Written exercise: Return the listing below word for word.

Dataset extract:
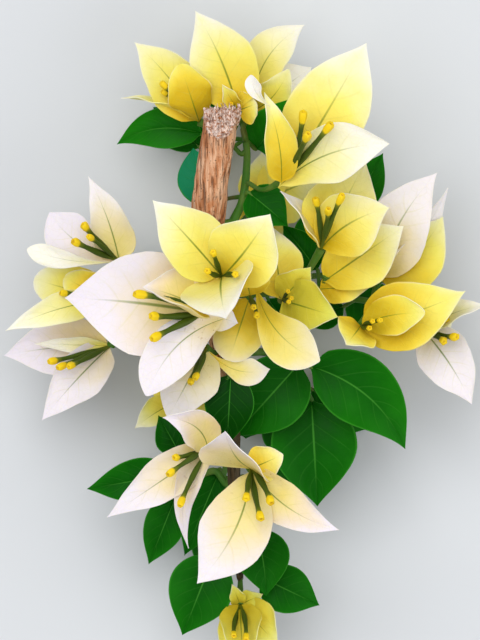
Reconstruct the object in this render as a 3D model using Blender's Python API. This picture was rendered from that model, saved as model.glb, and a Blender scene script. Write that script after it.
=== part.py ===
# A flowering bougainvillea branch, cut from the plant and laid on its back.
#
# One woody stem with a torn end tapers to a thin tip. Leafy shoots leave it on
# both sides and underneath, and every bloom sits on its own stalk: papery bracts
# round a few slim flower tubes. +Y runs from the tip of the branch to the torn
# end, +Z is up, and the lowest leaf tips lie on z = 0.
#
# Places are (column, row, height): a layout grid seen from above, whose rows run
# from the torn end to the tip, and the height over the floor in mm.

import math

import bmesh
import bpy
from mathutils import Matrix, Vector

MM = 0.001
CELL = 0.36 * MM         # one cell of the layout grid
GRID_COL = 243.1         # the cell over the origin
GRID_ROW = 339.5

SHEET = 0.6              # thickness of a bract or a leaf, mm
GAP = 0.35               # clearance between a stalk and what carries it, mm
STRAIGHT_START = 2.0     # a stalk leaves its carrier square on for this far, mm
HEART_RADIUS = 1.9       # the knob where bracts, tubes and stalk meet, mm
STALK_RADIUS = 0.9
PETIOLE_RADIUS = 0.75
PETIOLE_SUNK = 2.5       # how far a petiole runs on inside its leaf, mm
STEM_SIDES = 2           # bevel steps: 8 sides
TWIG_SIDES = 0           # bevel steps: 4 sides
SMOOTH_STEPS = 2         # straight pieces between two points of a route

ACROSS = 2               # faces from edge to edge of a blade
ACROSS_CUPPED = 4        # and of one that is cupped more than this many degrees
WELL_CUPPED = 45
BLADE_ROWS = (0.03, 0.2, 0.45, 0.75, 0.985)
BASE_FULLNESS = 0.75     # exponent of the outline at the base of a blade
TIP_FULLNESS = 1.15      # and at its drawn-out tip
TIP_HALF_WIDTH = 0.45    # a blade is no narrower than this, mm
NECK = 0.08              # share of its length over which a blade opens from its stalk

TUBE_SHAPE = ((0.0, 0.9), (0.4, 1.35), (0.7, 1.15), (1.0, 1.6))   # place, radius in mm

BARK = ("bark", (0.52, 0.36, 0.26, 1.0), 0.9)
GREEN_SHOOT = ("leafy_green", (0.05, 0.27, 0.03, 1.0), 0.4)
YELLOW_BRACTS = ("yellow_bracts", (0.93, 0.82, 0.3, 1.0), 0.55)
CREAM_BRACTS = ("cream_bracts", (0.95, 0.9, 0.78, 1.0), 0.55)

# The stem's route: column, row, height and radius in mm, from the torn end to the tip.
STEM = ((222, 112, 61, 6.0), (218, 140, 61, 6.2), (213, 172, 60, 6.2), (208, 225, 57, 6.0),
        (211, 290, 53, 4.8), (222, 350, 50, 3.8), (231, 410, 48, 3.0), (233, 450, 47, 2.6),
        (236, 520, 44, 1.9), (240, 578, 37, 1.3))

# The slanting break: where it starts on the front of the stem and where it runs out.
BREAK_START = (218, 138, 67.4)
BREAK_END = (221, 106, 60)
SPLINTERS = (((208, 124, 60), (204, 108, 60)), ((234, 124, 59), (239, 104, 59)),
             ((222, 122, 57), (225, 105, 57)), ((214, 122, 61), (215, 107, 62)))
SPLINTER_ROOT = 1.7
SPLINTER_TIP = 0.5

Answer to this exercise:
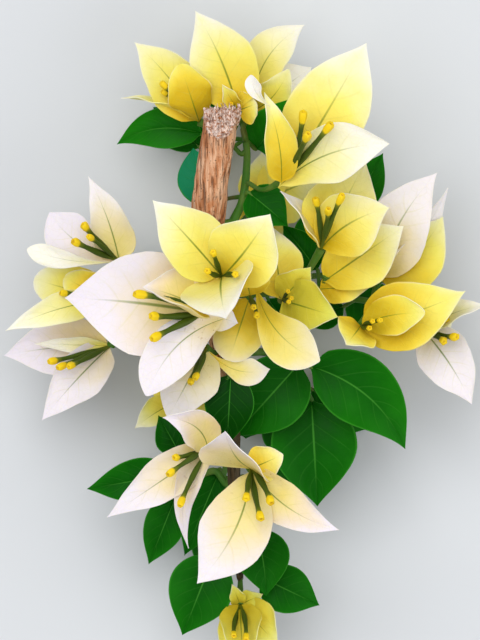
Reconstruct the object in this render as a 3D model using Blender's Python API. This picture was rendered from that model, saved as model.glb, and a Blender scene script. Write that script after it.
=== part.py ===
# A flowering bougainvillea branch, cut from the plant and laid on its back.
#
# One woody stem with a torn end tapers to a thin tip. Leafy shoots leave it on
# both sides and underneath, and every bloom sits on its own stalk: papery bracts
# round a few slim flower tubes. +Y runs from the tip of the branch to the torn
# end, +Z is up, and the lowest leaf tips lie on z = 0.
#
# Places are (column, row, height): a layout grid seen from above, whose rows run
# from the torn end to the tip, and the height over the floor in mm.

import math

import bmesh
import bpy
from mathutils import Matrix, Vector

MM = 0.001
CELL = 0.36 * MM         # one cell of the layout grid
GRID_COL = 243.1         # the cell over the origin
GRID_ROW = 339.5

SHEET = 0.6              # thickness of a bract or a leaf, mm
GAP = 0.35               # clearance between a stalk and what carries it, mm
STRAIGHT_START = 2.0     # a stalk leaves its carrier square on for this far, mm
HEART_RADIUS = 1.9       # the knob where bracts, tubes and stalk meet, mm
STALK_RADIUS = 0.9
PETIOLE_RADIUS = 0.75
PETIOLE_SUNK = 2.5       # how far a petiole runs on inside its leaf, mm
STEM_SIDES = 2           # bevel steps: 8 sides
TWIG_SIDES = 0           # bevel steps: 4 sides
SMOOTH_STEPS = 2         # straight pieces between two points of a route

ACROSS = 2               # faces from edge to edge of a blade
ACROSS_CUPPED = 4        # and of one that is cupped more than this many degrees
WELL_CUPPED = 45
BLADE_ROWS = (0.03, 0.2, 0.45, 0.75, 0.985)
BASE_FULLNESS = 0.75     # exponent of the outline at the base of a blade
TIP_FULLNESS = 1.15      # and at its drawn-out tip
TIP_HALF_WIDTH = 0.45    # a blade is no narrower than this, mm
NECK = 0.08              # share of its length over which a blade opens from its stalk

TUBE_SHAPE = ((0.0, 0.9), (0.4, 1.35), (0.7, 1.15), (1.0, 1.6))   # place, radius in mm

BARK = ("bark", (0.52, 0.36, 0.26, 1.0), 0.9)
GREEN_SHOOT = ("leafy_green", (0.05, 0.27, 0.03, 1.0), 0.4)
YELLOW_BRACTS = ("yellow_bracts", (0.93, 0.82, 0.3, 1.0), 0.55)
CREAM_BRACTS = ("cream_bracts", (0.95, 0.9, 0.78, 1.0), 0.55)

# The stem's route: column, row, height and radius in mm, from the torn end to the tip.
STEM = ((222, 112, 61, 6.0), (218, 140, 61, 6.2), (213, 172, 60, 6.2), (208, 225, 57, 6.0),
        (211, 290, 53, 4.8), (222, 350, 50, 3.8), (231, 410, 48, 3.0), (233, 450, 47, 2.6),
        (236, 520, 44, 1.9), (240, 578, 37, 1.3))

# The slanting break: where it starts on the front of the stem and where it runs out.
BREAK_START = (218, 138, 67.4)
BREAK_END = (221, 106, 60)
SPLINTERS = (((208, 124, 60), (204, 108, 60)), ((234, 124, 59), (239, 104, 59)),
             ((222, 122, 57), (225, 105, 57)), ((214, 122, 61), (215, 107, 62)))
SPLINTER_ROOT = 1.7
SPLINTER_TIP = 0.5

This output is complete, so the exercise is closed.